Reactant, in the current case fuel, enters at the influent end of the reactor as vapor through a connector. The temperature of the vapor is such that the expanding volume behind the entrance fitting and in front of the first reactor catalyst disk does not condense the fuel. There can also be a diffusion or distributor disk or other material such as glass wool placed in front of the catalyst disks such that the distribution of reactant is uniform over the face of the disk. This provides a constant and uniform mass flow through the reactor.

As mass flows through each catalyst section, it comes in contact with the catalyst surfaces and reacts accordingly. As the mass of unreacted material moves from core to core volume of the reacted material and by products can be withdrawn from the reactor between the cores. At the effluent end of the reactor, unreacted material, by product, and reacted material exit the reactor via a connector.

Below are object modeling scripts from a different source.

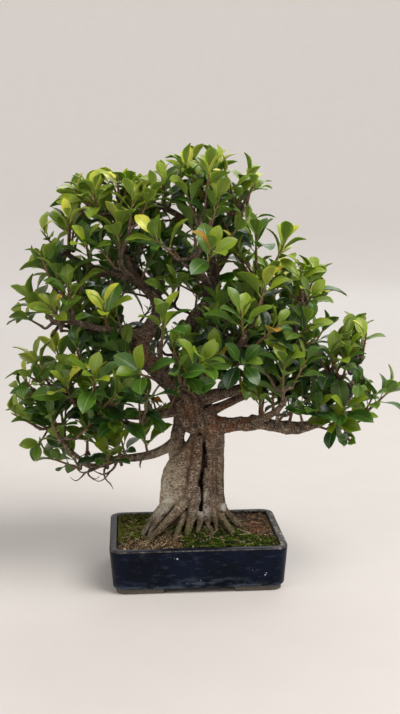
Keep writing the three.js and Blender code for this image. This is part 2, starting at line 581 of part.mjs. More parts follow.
// A blade closed off at its four corners, for measuring how near it comes to other pieces
function leafSolid(corners, leaf) {
  const index = [...leafTriangles([0, 1, 2, 3], 4), 0, 2, 1, 0, 3, 2];
  return solidOf(geometryFrom([...corners, ...leafPoints(leaf)], index));
}

// The same blade without its root, which meets the twig and the roots of its neighbours
function bladeSolid(leaf) {
  const sideways = new THREE.Vector3().crossVectors(leaf.direction, leaf.face).normalize();
  const stalk = leaf.root.clone().addScaledVector(leaf.direction, LEAF.stalk * leaf.length);
  const corner = (out, drop) => stalk.clone().addScaledVector(sideways, out)
    .addScaledVector(leaf.face, -drop * LEAF.thick);
  const half = LEAF.stalkHalfWidth;
  return leafSolid([corner(half, 1), corner(-half, 1), corner(-half, 0), corner(half, 0)], leaf);
}

// A twig with its leaves as one body; each leaf opens out of a side of the twig
function sprayGeometry(rings, leaves) {
  const points = rings.flat();
  const numberOf = (ring, side) => 3 * ring + (side % 3);
  const index = [0, 2, 1];
  for (let ring = 0; ring + 1 < rings.length; ring += 1) {
    for (let side = 0; side < 3; side += 1) {
      const corners = [numberOf(ring, side), numberOf(ring, side + 1),
        numberOf(ring + 1, side + 1), numberOf(ring + 1, side)];
      const grown = leaves.find(({ leaf }) => leaf === ring - 1 && leaf % 3 === side);
      if (grown) {
        index.push(...leafTriangles(corners, points.length));
        points.push(...leafPoints(grown.plan));
      } else {
        index.push(corners[0], corners[1], corners[2], corners[0], corners[2], corners[3]);
      }
    }
  }
  const last = rings.length - 1;
  const [a, b, c] = rings[last];
  const end = a.clone().add(b).add(c).divideScalar(3);
  const square = new THREE.Triangle(a, b, c).getNormal(new THREE.Vector3());
  const budNumber = points.push(end.addScaledVector(square, TWIG.bud)) - 1;
  for (let side = 0; side < 3; side += 1) {
    index.push(numberOf(last, side), numberOf(last, side + 1), budNumber);
  }
  return geometryFrom(points, index);
}

function withBox(owner, solid) {
  return { owner, solid, box: solid.boundingBox() };
}

function boxesMeet(a, b, margin) {
  return [0, 1, 2].every((axis) => a.min[axis] < b.max[axis] + margin && b.min[axis] < a.max[axis] + margin);
}

function isClear(piece, others, clearance) {
  return others.every((other) => !boxesMeet(piece.box, other.box, clearance)
    || piece.solid.minGap(other.solid, 2 * clearance) >= clearance);
}

// Every cluster's twig with its leaves, each leaf turned until it stands clear of its neighbours
function buildSprays(shoots, wood) {
  const rings = shoots.map(twigRings);
  const fixed = [
    ...wood.map((solid) => withBox(-1, solid)),
    ...rings.map((own, owner) => withBox(owner, solidOf(sprayGeometry(own, [])))),
  ];
  const grown = [];
  for (let leaf = LEAF.count - 1; leaf >= 0; leaf -= 1) {
    shoots.forEach((shoot, owner) => {
      const seat = leafSeat(shoot, owner, leaf, rings[owner]);
      for (let attempt = 0; attempt < LEAF.tries; attempt += 1) {
        const plan = planLeaf(shoot, owner, leaf, attempt, seat);
        const whole = withBox(owner, leafSolid(seat.corners, plan));
        const blade = withBox(owner, bladeSolid(plan));
        const strangers = [...fixed, ...grown].filter((other) => other.owner !== owner);
        const siblings = grown.filter((other) => other.owner === owner).map((other) => other.blade);
        if (isClear(whole, strangers, LEAF_CLEAR) && isClear(blade, siblings, SIBLING_CLEAR)) {
          grown.push({ ...whole, leaf, plan, blade });
          break;
        }
      }
    });
  }
  return rings.map((own, owner) => sprayGeometry(own, grown.filter((leaf) => leaf.owner === owner)));
}

const FINISH = {
  glaze: new THREE.MeshStandardMaterial({ color: "#141a2c", roughness: 0.25, metalness: 0 }),
  plastic: new THREE.MeshStandardMaterial({ color: "#26292b", roughness: 0.5, metalness: 0 }),
  soil: new THREE.MeshStandardMaterial({ color: "#6b5a45", roughness: 1, metalness: 0 }),
  moss: new THREE.MeshStandardMaterial({ color: "#4a5a1c", roughness: 1, metalness: 0 }),
  bark: new THREE.MeshStandardMaterial({ color: "#7a6a5a", roughness: 0.9, metalness: 0 }),
  leaf: new THREE.MeshStandardMaterial({ color: "#3c7018", roughness: 0.4, metalness: 0 }),
};

const bonsai = new THREE.Group();
function addPiece(name, geometry, finish, x = 0, z = 0) {
  const mesh = new THREE.Mesh(geometry, finish);
  mesh.name = name;
  mesh.position.set(x, 0, z);
  bonsai.add(mesh);
}

const rootTubes = [...Object.values(ROOTS), CUT_STUB].map((root) => ({ ...ROOT, ...root }));
const groundTubes = [...Object.values(TRUNK_LIMBS), ...rootTubes];
const rootHoles = joined(groundTubes.map((limb) => tube(limb, ROOT_HOLE_GAP)));
const shoots = CLUSTERS.map((place) => planShoot(new THREE.Vector3(...place)));
const woodTubes = [
  ...[...groundTubes, ...Object.values(BRANCHES)].map((limb) => tube(limb)),
  ...shoots.map(({ route }) => tube({ route, sides: BRANCHLET.sides, steps: BRANCHLET.steps })),
];

addPiece("pot", geometryOf(buildPot()), FINISH.glaze);
const screenHeight = POT.floorTop + GAP + SCREEN.thick / 2;
addPiece("drain_screen_left", buildScreen(), FINISH.plastic, -DRAIN.offset, screenHeight);
addPiece("drain_screen_right", buildScreen(), FINISH.plastic, DRAIN.offset, screenHeight);
addPiece("soil", geometryOf(buildSoil(rootHoles)), FINISH.soil);
const backLeft = (x, y) => x < -34 && y > -26 + 0.5 * (x + 60);
const front = (x, y) => x > -22 && y < -14 && y < 34 - 0.7 * x;
addPiece("moss_back_left", geometryOf(buildMoss(backLeft, rootHoles, 1)), FINISH.moss);
addPiece("moss_front", geometryOf(buildMoss(front, rootHoles, 2)), FINISH.moss);
addPiece("trunk", geometryOf(joined(woodTubes).simplify(SMOOTHING)), FINISH.bark);
buildSprays(shoots, woodTubes).forEach((spray, number) => {
  addPiece(`spray_${String(number + 1).padStart(2, "0")}`, spray, FINISH.leaf);
});

// The origin lies under the middle of the whole
const box = new THREE.Box3().setFromObject(bonsai);
const middle = box.getCenter(new THREE.Vector3());
bonsai.position.set(-middle.x, -middle.y, -box.min.z);

export default bonsai;
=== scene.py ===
"""A Chinese banyan (Ficus microcarpa) trained as a bonsai, in its glazed rectangular pot.

Sizes are in millimetres in the pot's own frame, which has the middle of the pot's base at its
origin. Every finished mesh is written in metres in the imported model's frame.
"""

import json
import logging
import math
from dataclasses import dataclass, field
from enum import Enum
from typing import Any, Callable, Iterable, Sequence

import bpy
import numpy as np
from bpy import ops
from mathutils import Matrix, Vector, noise

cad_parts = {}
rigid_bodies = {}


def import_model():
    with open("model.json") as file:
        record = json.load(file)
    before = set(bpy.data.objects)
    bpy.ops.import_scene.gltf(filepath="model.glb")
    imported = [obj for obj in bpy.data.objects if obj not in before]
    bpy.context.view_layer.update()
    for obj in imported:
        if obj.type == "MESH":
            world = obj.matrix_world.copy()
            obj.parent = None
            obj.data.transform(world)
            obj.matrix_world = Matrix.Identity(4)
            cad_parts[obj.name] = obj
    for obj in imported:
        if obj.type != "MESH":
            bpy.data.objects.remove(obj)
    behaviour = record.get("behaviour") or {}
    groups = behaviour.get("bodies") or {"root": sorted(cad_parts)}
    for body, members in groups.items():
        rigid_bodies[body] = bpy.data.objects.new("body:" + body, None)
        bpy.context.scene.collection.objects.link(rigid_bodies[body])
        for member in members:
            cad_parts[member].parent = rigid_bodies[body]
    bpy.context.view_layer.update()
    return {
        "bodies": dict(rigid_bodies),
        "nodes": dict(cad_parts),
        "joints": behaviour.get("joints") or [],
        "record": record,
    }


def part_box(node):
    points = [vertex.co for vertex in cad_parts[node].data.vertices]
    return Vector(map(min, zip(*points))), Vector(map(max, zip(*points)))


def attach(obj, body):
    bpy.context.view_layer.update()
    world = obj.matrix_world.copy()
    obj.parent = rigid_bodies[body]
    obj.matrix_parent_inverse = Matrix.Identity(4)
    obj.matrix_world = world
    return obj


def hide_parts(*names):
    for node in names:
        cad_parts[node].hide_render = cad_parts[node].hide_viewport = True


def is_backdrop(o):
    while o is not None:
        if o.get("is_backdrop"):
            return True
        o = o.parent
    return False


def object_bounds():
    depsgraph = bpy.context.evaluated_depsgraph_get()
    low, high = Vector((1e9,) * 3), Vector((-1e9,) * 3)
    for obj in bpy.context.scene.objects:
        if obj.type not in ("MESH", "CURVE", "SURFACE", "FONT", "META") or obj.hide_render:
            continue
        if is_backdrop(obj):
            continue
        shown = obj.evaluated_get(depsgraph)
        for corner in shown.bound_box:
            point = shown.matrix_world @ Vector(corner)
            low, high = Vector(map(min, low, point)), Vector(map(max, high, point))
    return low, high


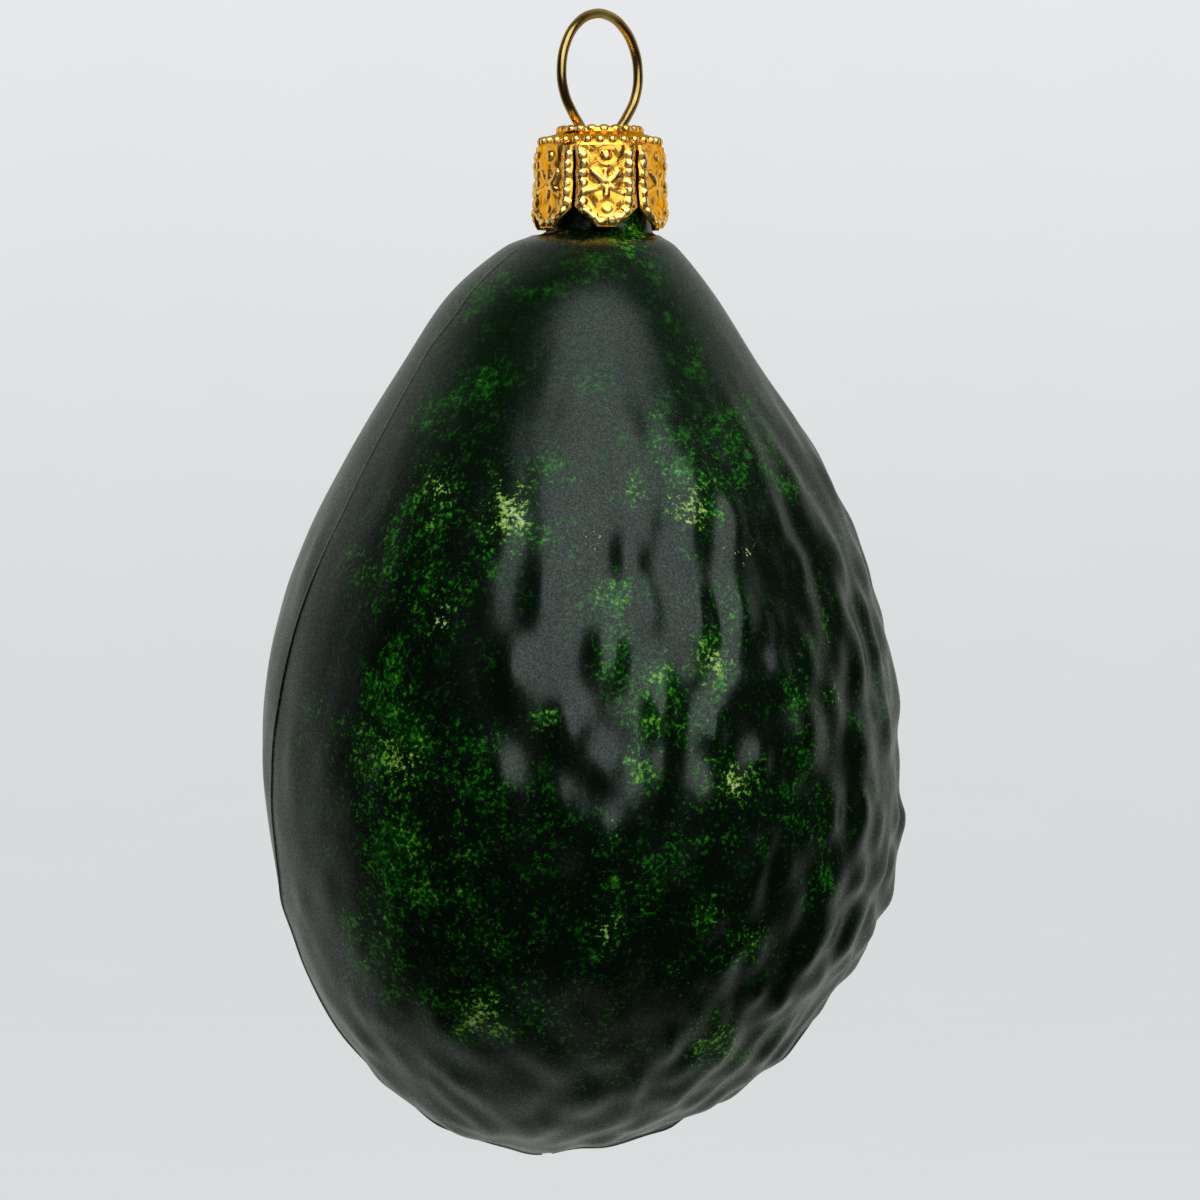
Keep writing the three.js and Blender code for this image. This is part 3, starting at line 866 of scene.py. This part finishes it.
# %% [markdown]
# ## Gilt sheet
#
# The crown is thin sheet with a warm gold-coloured finish. Raised parts are painted bright, partly as rubbed
# wear and partly as painted light, and the sunk field between them is painted deeper and more orange as
# painted shade. The stored height of the stamping says which is which.
# Fine creases from the press break up the reflections, and the tint of the metal's edges keeps them
# golden at a slant.

# %% Gilt material
# The bright gilt is painted light on the raised parts as well as rubbed wear; the deep orange gilt is painted
# shade in the sunk field.
GILT_RUBBED_AND_LIT = colour(1.0, 0.66, 0.24)
GILT_HOLLOW_SHADE = colour(0.92, 0.43, 0.05)
GILT_EDGE = colour(1.0, 0.66, 0.22)
CREASES, FINE_CREASES = 700.0, 3600.0


def close_metal(tree, tint, rough, edge, bump):
    close_material(tree, {
        "Base Color": tint,
        "Metallic": 1.0,
        "Roughness": rough,
        "Specular Tint": edge,
        "Normal": bump,
    })


def gilt():
    material, tree = new_material("gilt_sheet")
    where = tree.add("ShaderNodeTexCoord", output="Object")
    height = tree.attribute("stamped")
    patchy = tree.noise(where, CREASES, 3.0, 0.6)
    fine = tree.noise(where, FINE_CREASES, 2.0, 0.6)
    # Painted light and shade: raised parts are painted lighter, partly as rubbed wear and partly as painted
    # light, and the sunk field deeper orange as painted shade.
    rubbed_and_lit = tree.between(height * 2.5 + (patchy - 0.5) * 1.4, -0.1, 0.9)
    tint = tree.blend(rubbed_and_lit, GILT_HOLLOW_SHADE, GILT_RUBBED_AND_LIT)
    rough = tree.between(patchy, 0.35, 0.7, 0.17, 0.32)
    creases = patchy * 0.7 + fine * 0.3
    close_metal(tree, tint, rough, GILT_EDGE, tree.bump(creases, 0.7, 0.16))
    return material


gilt_sheet = gilt()
petal_copies = {"Count": PETALS, "First Turn": FRONT_PETAL, "Material": gilt_sheet}
petal.data = result_of(petal, turned_copies, petal_copies)
print("six petals", len(petal.data.polygons), "faces")

# %% [markdown]
# ## The top of the crown
#
# Above the slits the sheet closes to a shoulder, a raised rim and a flat plate in the middle. That part
# is round, so a profile is turned about the axis, and two slots are cut through plate and rim for the
# wire's legs. Beads pressed side by side make the rim scalloped, and a row of smaller ones runs round the
# shoulder.

# %% Plate, rim and shoulder
CROWN_SIDES = 180
CROWN_PROFILE = [
    [2.6, -10.62], [3.0, -10.6], [3.18, -10.48], [3.26, -10.25], [3.4, -10.12], [3.6, -10.08],
    [3.8, -10.12], [3.93, -10.25], [3.98, -10.5], [4.12, -10.68], [4.5, -10.78], [4.9, -10.95],
    [5.25, -11.2], [5.52, -11.5], [5.68, -11.8], [5.75, -12.1], [5.75, -12.34],
    [5.45, -12.34], [5.45, -12.1], [5.38, -11.95], [5.25, -11.7], [5.05, -11.45], [4.75, -11.25],
    [4.4, -11.08], [4.0, -10.98], [2.6, -10.92],
]
LOOP_TURN = math.radians(50)
SLOT_FROM, SLOT_TO, SLOT_HALF = 1.35, 4.25, 0.78
SLOT_HEIGHTS = (-12.0, -9.0)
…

The foregoing description, for purposes of explanation, used specific nomenclature to provide a thorough understanding of the invention. However, it will be apparent to one skilled in the art that the specific details are not required in order to practice the invention. The foregoing descriptions of specific embodiments of the present invention are presented for purpose of illustration and description. They are not intended to be exhaustive or to limit the invention to the precise forms disclosed. Many modifications and variations are possible in view of the above teachings. The embodiments are shown and described in order to best explain the principles of the invention and its practical applications, to thereby enable others skilled in the art to best utilize the invention and various embodiments with various modifications as are suited to the particular use contemplated. It is intended that the scope of the invention be defined by the following claims and their equivalents:

Claims

1. A packed-bed reactor comprising: a housing; andsection portions contained within the housing, each comprising a spiral wound heater.